Ruble's Worst Streak in Three Months Heightens Inflation Risksby
Central bank likely to leave rates unchanged, Rabobank Says
Aeroflot shares slide on anti-monopoly service criticism
The ruble headed for its longest losing streak in more than three months as oil prices extended declines, stoking concern the commodity’s slide and sanctions on Turkish food imports could quicken inflation.
The currency weakened 0.8 percent against the dollar to 67.119 by 6:02 p.m. in Moscow, retreating for a sixth day, as Brent, the benchmark for Russia’s main export blend, fell 2.1 percent in London trading before an OPEC meeting.
The ruble’s drop this quarter has led derivatives traders to pare bets the central bank will cut its key rate at its next meeting on Dec. 11. Russia’s ban on Turkish food in retaliation for it shooting down a warplane over Syria may fuel price growth near the fastest pace in 13 years.

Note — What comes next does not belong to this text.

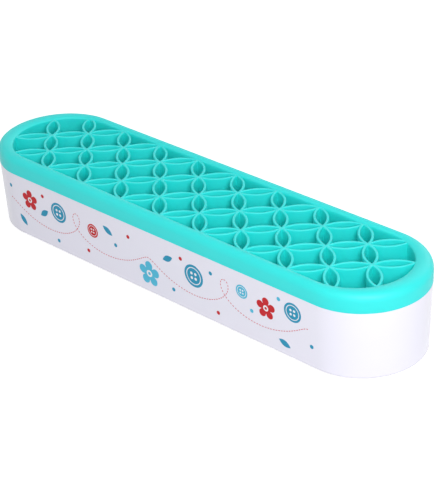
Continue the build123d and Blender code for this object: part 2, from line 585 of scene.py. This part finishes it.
def siliconeMaterial():
    material, tree = emptyMaterial("silicone_moulded")
    place = addNode(tree, "TexCoord", {}, {}).outputs["Object"]
    clouds = addNode(tree, "TexNoise", {"Scale": perMetre(silicone["cloudSize"]), "Detail": 2.0},
                     {"Vector": place})
    grain = addNode(tree, "TexNoise", {"Scale": perMetre(silicone["grainSize"]), "Detail": 3.0},
                    {"Vector": place})
    colour = addNode(tree, "MixRGB", {"Color1": linearColour(silicone["colour"]),
                                      "Color2": linearColour(silicone["deepColour"])},
                     {"Fac": clouds.outputs["Fac"]})
    bump = addNode(tree, "Bump", {"Strength": silicone["grainStrength"],
                                  "Distance": silicone["grainDepth"] * mm},
                   {"Height": grain.outputs["Fac"]})
    shader = addNode(tree, "BsdfPrincipled", {
        "Roughness": silicone["roughness"], "IOR": silicone["ior"], "Specular IOR Level": silicone["gloss"],
        "Subsurface Weight": silicone["throughLight"], "Subsurface Scale": mm,
        "Subsurface Radius": silicone["throughReach"]},
        {"Base Color": colour.outputs["Color"], "Normal": bump.outputs["Normal"]})
    addNode(tree, "OutputMaterial", {}, {"Surface": shader.outputs["BSDF"]})
    return material


# ABS, injection moulded against a polished tool: opaque cool white, gloss with a faint waviness
plastic = {
    "colour": "#F0EEFC",
    "warmColour": "#ECEBF7",
    "roughness": 0.26,
    "ior": 1.53,
    "cloudSize": 60,
    "waveSize": 9,
    "waveDepth": 0.03,
    "waveStrength": 0.3,
}


def absMaterial():
    material, tree = emptyMaterial("abs_moulded")
    place = addNode(tree, "TexCoord", {}, {}).outputs["Object"]
    clouds = addNode(tree, "TexNoise", {"Scale": perMetre(plastic["cloudSize"]), "Detail": 2.0},
                     {"Vector": place})
    waves = addNode(tree, "TexNoise", {"Scale": perMetre(plastic["waveSize"]), "Detail": 1.0},
                    {"Vector": place})
    colour = addNode(tree, "MixRGB", {"Color1": linearColour(plastic["colour"]),
                                      "Color2": linearColour(plastic["warmColour"])},
                     {"Fac": clouds.outputs["Fac"]})
    bump = addNode(tree, "Bump", {"Strength": plastic["waveStrength"],
                                  "Distance": plastic["waveDepth"] * mm},
                   {"Height": waves.outputs["Fac"]})
    shader = addNode(tree, "BsdfPrincipled", {"Roughness": plastic["roughness"], "IOR": plastic["ior"]},
                     {"Base Color": colour.outputs["Color"], "Normal": bump.outputs["Normal"]})
    addNode(tree, "OutputMaterial", {}, {"Surface": shader.outputs["BSDF"]})
    return material


# Rubber, compression moulded: mid grey and matt, with a fine grain from the mould
rubber = {
    "colour": "#6E7075",
    "roughness": 0.75,
    "ior": 1.52,
    "grainSize": 0.5,
    "grainDepth": 0.03,
    "grainStrength": 0.5,
}


def rubberMaterial():
    material, tree = emptyMaterial("rubber_moulded")
    place = addNode(tree, "TexCoord", {}, {}).outputs["Object"]
    grain = addNode(tree, "TexNoise", {"Scale": perMetre(rubber["grainSize"]), "Detail": 2.0},
                    {"Vector": place})
    bump = addNode(tree, "Bump", {"Strength": rubber["grainStrength"],
                                  "Distance": rubber["grainDepth"] * mm},
                   {"Height": grain.outputs["Fac"]})
    shader = addNode(tree, "BsdfPrincipled", {"Base Color": linearColour(rubber["colour"]),
                                              "Roughness": rubber["roughness"], "IOR": rubber["ior"]},
                     {"Normal": bump.outputs["Normal"]})
    addNode(tree, "OutputMaterial", {}, {"Surface": shader.outputs["BSDF"]})
    return material


# Ink, screen printed: flat opaque colour, less glossy than the plastic, with a slight mottle from the mesh
# of the screen
inks = {
    "teal": "#2195BA",
    "sky": "#52BEDE",
    "red": "#C6121F",
    "thread": "#CC4257",
    "white": "#F1F1F6",
    "mottleSize": 0.7,  # the real mesh is finer, and this is as fine as shows
    "mottleRoughness": 0.08,  # up and down from the roughness
    "roughness": 0.5,
    "gloss": 0.25,  # where 0.5 is that of bare resin
}


def inkMaterial(name):
    material, tree = emptyMaterial(f"ink_screen_printed_{name}")
    place = addNode(tree, "TexCoord", {}, {}).outputs["Object"]
    mottle = addNode(tree, "TexNoise", {"Scale": perMetre(inks["mottleSize"]), "Detail": 1.0},
                     {"Vector": place})
    rough = addNode(tree, "MapRange", {"To Min": inks["roughness"] - inks["mottleRoughness"],
                                       "To Max": inks["roughness"] + inks["mottleRoughness"]},
                    {"Value": mottle.outputs["Fac"]})
    shader = addNode(tree, "BsdfPrincipled",
                     {"Base Color": linearColour(inks[name]), "Specular IOR Level": inks["gloss"]},
                     {"Roughness": rough.outputs["Result"]})
    addNode(tree, "OutputMaterial", {}, {"Surface": shader.outputs["BSDF"]})
    return material


# Gives a piece one material
def dress(piece, material):
    piece.data.materials.clear()
    piece.data.materials.append(material)


absWhite, rubberGrey = absMaterial(), rubberMaterial()
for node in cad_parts.values():
    dress(node, absWhite)
dress(insertPiece, siliconeMaterial())
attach(insertPiece, "lattice_insert")
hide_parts("insert")
dress(trayPiece, absWhite)
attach(trayPiece, "base")
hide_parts("tray")
for name, piece in footPieces.items():
    dress(piece, rubberGrey)
    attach(piece, "base")
    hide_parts(name)
for colour, pieces in printPieces.items():
    ink = inkMaterial(colour)
    for piece in pieces:
        dress(piece, ink)
        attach(piece, "base")
print("materials given and pieces joined to their bodies")


# Floor, background and lights. The key stands where the photograph's main light comes from, and the fill
# lights the back.
studio = {
    "floorSize": 6000,
    "floorColour": "#DADADA",
    "floorWhite": 0.67,  # what the camera and gloss see besides the floor's own shading
    "background": 0.5,  # strength of the world's light on the pieces
    "keyPlace": (680, -459, 574),
    "keySize": 500,
    "keyPower": 5.7,
    "fillPlace": (-200, 1300, 600),
    "fillSize": 900,
    "fillPower": 2.8,
}


# What the camera, gloss and glass see is 1, and everything else 0
def seenDirectly(tree):
    path = addNode(tree, "LightPath", {}, {})
    glossy = addNode(tree, "Math", {"operation": "MAXIMUM"}, {})
    tree.links.new(path.outputs["Is Camera Ray"], glossy.inputs[0])
    tree.links.new(path.outputs["Is Glossy Ray"], glossy.inputs[1])
    through = addNode(tree, "Math", {"operation": "MAXIMUM"}, {})
    tree.links.new(glossy.outputs[0], through.inputs[0])
    tree.links.new(path.outputs["Is Transmission Ray"], through.inputs[1])
    return through.outputs[0]


# Its own shading keeps the object's shadow, and a plain white is added to it for the camera
def makeFloor():
    half = studio["floorSize"] / 2
    grid = np.stack(np.meshgrid([-half, half], [-half, half]), -1)
    points = np.concatenate([grid, np.zeros((2, 2, 1))], -1)
    floor = makePiece("floor", points, gridFaces(2, 2, closedColumns=False))
    material, tree = emptyMaterial("floor_pale")
    white = addNode(tree, "Math", {"operation": "MULTIPLY"}, {})
    tree.links.new(seenDirectly(tree), white.inputs[0])
    white.inputs[1].default_value = studio["floorWhite"]
    matte = addNode(tree, "BsdfDiffuse", {"Color": linearColour(studio["floorColour"])}, {})
    glow = addNode(tree, "Emission", {}, {"Strength": white.outputs[0]})
    both = addNode(tree, "AddShader", {}, {})
    tree.links.new(matte.outputs[0], both.inputs[0])
    tree.links.new(glow.outputs[0], both.inputs[1])
    addNode(tree, "OutputMaterial", {}, {"Surface": both.outputs[0]})
    floor.data.materials.append(material)


# White to the camera and in gloss, and dimmer as light on the pieces
def makeWorld():
    world = bpy.data.worlds.new("studio")
    bpy.context.scene.world = world
    world.use_nodes = True
    tree = world.node_tree
    tree.nodes.clear()
    strength = addNode(tree, "MapRange", {"To Min": studio["background"], "To Max": 1.0},
                       {"Value": seenDirectly(tree)})
    background = addNode(tree, "Background", {"Color": (1, 1, 1, 1)}, {"Strength": strength.outputs[0]})
    addNode(tree, "OutputWorld", {}, {"Surface": background.outputs[0]})


# A round lamp that faces the origin, which is on the floor under the middle of the box
def makeLight(name, place, size, power):
    lamp = bpy.data.lights.new(name, "AREA")
    lamp.shape = "DISK"
    lamp.size = size * mm
    lamp.energy = power
    body = bpy.data.objects.new(name, lamp)
    bpy.context.scene.collection.objects.link(body)
    body.location = [v * mm for v in place]
    aim = np.array(place) / np.linalg.norm(place)
    body.rotation_euler = (math.acos(aim[2]), 0, math.atan2(aim[1], aim[0]) + math.pi / 2)


makeFloor()
makeWorld()
makeLight("key", studio["keyPlace"], studio["keySize"], studio["keyPower"])
makeLight("fill", studio["fillPlace"], studio["fillSize"], studio["fillPower"])
bpy.context.scene.view_settings.view_transform = "Standard"
print("studio set")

“The sanctions imposed on Turkish food could keep Russia’s inflation at higher levels for longer than previously anticipated,” said Piotr Matys, a strategist for emerging-market currencies at Rabobank in London. “If that proves to be the case, it would prevent the central bank from resuming the easing cycle and could prolong recession, which would be negative for the ruble."
Annual inflation eased to 15.6 percent in October from a 13-year high of 16.9 percent in March, still more than 10 percentage points above the country’s medium-term target. The ruble is the worst performing currency in emerging markets in the past six months.
Russia’s government OFZ bonds have brought investors the best return this year in emerging markets. No change in the central bank’s key rate in December will limit that rally, Matys said.
Five-year generic government bonds were little changed on Wednesday, with the yield at 9.96 percent. Russia’s Finance Ministry sold all 7.2 billion rubles of February 2027 bonds and all 7 billion rubles of January 2020 floaters at auctions on Wednesday, according to data compiled by Bloomberg. Demand for the floaters was almost four times more than the offering.
“Amid rising inflation risks following the embargo of Turkish food, fixed-coupon OFZs look expensive relative to the floaters,” Dmitriy Gritskevich, an analyst at Promsvyazbank PJSC in Moscow, said by e-mail. “If expectations regarding the central bank’s rate cuts potentially change, OFZs could significantly decline."
The Micex Index dropped 0.3 percent to 1,767.35. Aeroflot PJSC slumped 5.9 percent. The head of Russia’s anti-monopoly watchdog on Wednesday criticized Russia’s biggest airline for its ticket pricing and said the agency will discuss its practices with Aeroflot management.